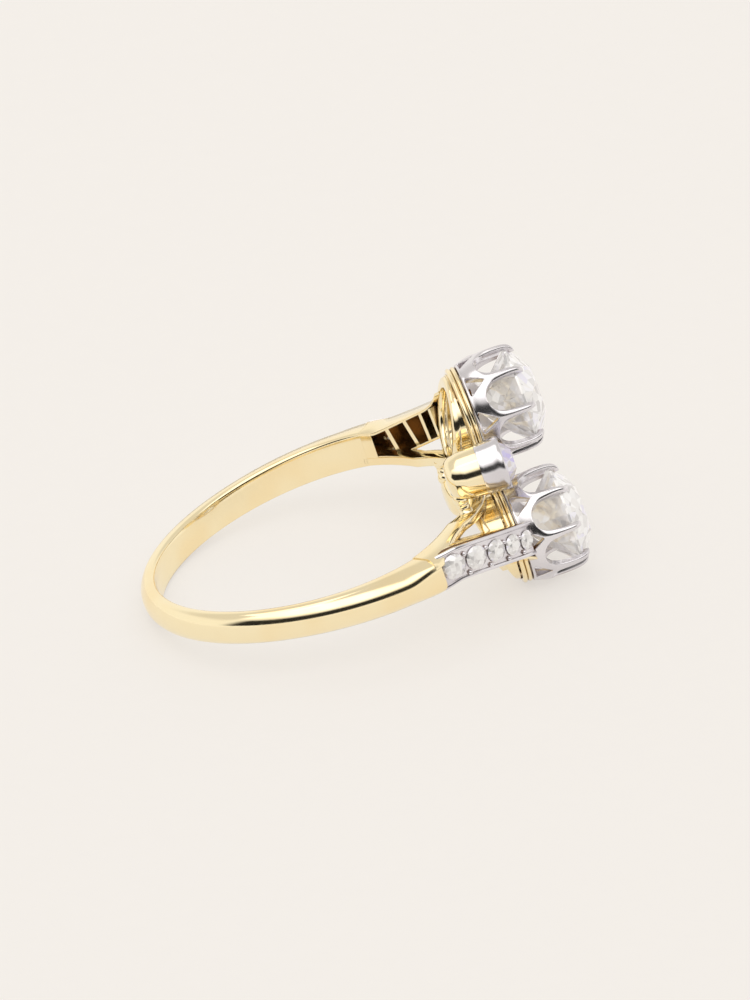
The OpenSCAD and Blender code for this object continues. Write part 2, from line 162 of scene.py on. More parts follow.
def turned(profile, steps=96):
    """Closed profile of (radius, height) turned round the local axis Z."""
    return loft([[(r * cos(f), r * sin(f), h) for r, h in profile] for f in around(steps)], closed=True)


def bead(centre, radii, axis=(0, 0, 1), steps=14):
    """Cast bead, drawn out along an axis."""
    turn = Vector((0, 0, 1)).rotation_difference(Vector(axis)).to_matrix()
    rings = []
    for i in range(1, steps):
        f = pi * i / steps
        ring = []
        for g in around(2 * steps):
            reach = Vector((radii[0] * sin(f) * cos(g), radii[1] * sin(f) * sin(g), radii[2] * cos(f)))
            ring.append(Vector(centre) + turn @ reach)
        rings.append(ring)
    return loft(rings)


def joined(*parts):
    points, faces = [], []
    for part_points, part_faces in parts:
        base = len(points)
        points += [tuple(p) for p in part_points]
        faces += [tuple(base + i for i in face) for face in part_faces]
    return points, faces


def placed(part, where):
    points, faces = part
    return [where(p) for p in points], faces


def raw_mesh(name, part):
    mesh = bpy.data.meshes.new(name)
    mesh.from_pydata([tuple(p) for p in part[0]], [], part[1])
    work = bmesh.new()
    work.from_mesh(mesh)
    bmesh.ops.recalc_face_normals(work, faces=work.faces)
    work.to_mesh(mesh)
    work.free()
    return mesh


def scattered(number):
    """Share from 0 to 1 that looks random, and is always the same for the same number."""
    step, start, spreading = 12.9898, 4.1, 43758.5453
    return (sin(number * step + start) * spreading) % 1.0


def faceted(mesh):
    """Each facet gets its own share of painted light, and those of the crown, which face up, get more. Facet
    0 is the table.
    """
    crown_share, upright = 0.35, 0.05
    up = mesh.polygons[0].normal.copy()
    share = mesh.attributes.new("facet", "FLOAT", "FACE")
    for facet in mesh.polygons:
        crown = crown_share if facet.normal.dot(up) > upright else 0.0
        share.data[facet.index].value = crown + (1 - crown_share) * scattered(facet.index)
    return mesh


def seated(name, mesh, finish, over=False, sharp=38.0, replaces=()):
    """A piece laid in its place on the lying ring."""
    if over:
        mesh.transform(OVER)
    mesh.transform(SEAT)
    if sharp:
        mesh.shade_smooth()
        mesh.set_sharp_from_angle(angle=radians(sharp))
    else:
        mesh.shade_flat()
    mesh.materials.append(finish)
    piece = bpy.data.objects.new(name, mesh)
    bpy.context.scene.collection.objects.link(piece)
    if replaces:
        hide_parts(*replaces)
    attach(piece, "root")
    return piece


# Bench work: each step changes the work piece on the bench


def on_bench(name, mesh):
    bench = bpy.data.objects.new(name, mesh)
    bpy.context.scene.collection.objects.link(bench)
    return bench


def as_worked(bench):
    """Mesh of a work piece with its modifiers applied."""
    graph = bpy.context.evaluated_depsgraph_get()
    graph.update()
    return bpy.data.meshes.new_from_object(bench.evaluated_get(graph))


def worked(name, mesh, *steps):
    bench = on_bench(name + "_bench", mesh)
    for step in steps:
        step(bench)
    result = as_worked(bench)
    bpy.data.objects.remove(bench)
    return result


def softened(levels):
    def step(bench):
        soft = bench.modifiers.new("soft", "SUBSURF")
        soft.levels = soft.render_levels = levels
    return step


def cut_by(part):
    def step(bench):
        cutter = on_bench("cutter", raw_mesh("cutter", part))
        cut = bench.modifiers.new("cut", "BOOLEAN")
        cut.operation, cut.solver, cut.object = "DIFFERENCE", "EXACT", cutter
        result = as_worked(bench)
        bench.modifiers.remove(cut)
        bench.data = result
        bpy.data.objects.remove(cutter)
    return step


# Places on the ring


def on_ring(angle, r, a):
    return (r * cos(radians(angle)), r * sin(radians(angle)), a)


def at_main(p):
    """Local frame of a head: Z along the main stone's axis, out of the ring."""
    return (p[2], MAIN_S + p[1], MAIN_A - p[0])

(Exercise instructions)
Only the lines from the first line of the material above through the line that contains "return (sin(number *" should be quoted, each one exactly.

(Correct answer)
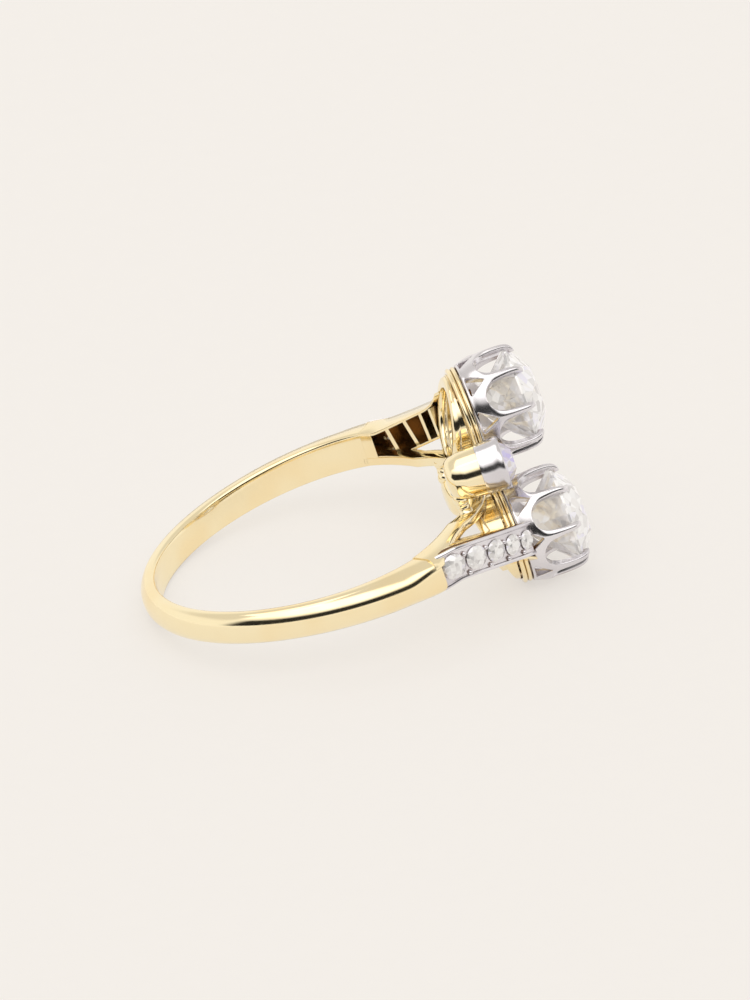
The OpenSCAD and Blender code for this object continues. Write part 2, from line 162 of scene.py on. More parts follow.
def turned(profile, steps=96):
    """Closed profile of (radius, height) turned round the local axis Z."""
    return loft([[(r * cos(f), r * sin(f), h) for r, h in profile] for f in around(steps)], closed=True)


def bead(centre, radii, axis=(0, 0, 1), steps=14):
    """Cast bead, drawn out along an axis."""
    turn = Vector((0, 0, 1)).rotation_difference(Vector(axis)).to_matrix()
    rings = []
    for i in range(1, steps):
        f = pi * i / steps
        ring = []
        for g in around(2 * steps):
            reach = Vector((radii[0] * sin(f) * cos(g), radii[1] * sin(f) * sin(g), radii[2] * cos(f)))
            ring.append(Vector(centre) + turn @ reach)
        rings.append(ring)
    return loft(rings)


def joined(*parts):
    points, faces = [], []
    for part_points, part_faces in parts:
        base = len(points)
        points += [tuple(p) for p in part_points]
        faces += [tuple(base + i for i in face) for face in part_faces]
    return points, faces


def placed(part, where):
    points, faces = part
    return [where(p) for p in points], faces


def raw_mesh(name, part):
    mesh = bpy.data.meshes.new(name)
    mesh.from_pydata([tuple(p) for p in part[0]], [], part[1])
    work = bmesh.new()
    work.from_mesh(mesh)
    bmesh.ops.recalc_face_normals(work, faces=work.faces)
    work.to_mesh(mesh)
    work.free()
    return mesh


def scattered(number):
    """Share from 0 to 1 that looks random, and is always the same for the same number."""
    step, start, spreading = 12.9898, 4.1, 43758.5453
    return (sin(number * step + start) * spreading) % 1.0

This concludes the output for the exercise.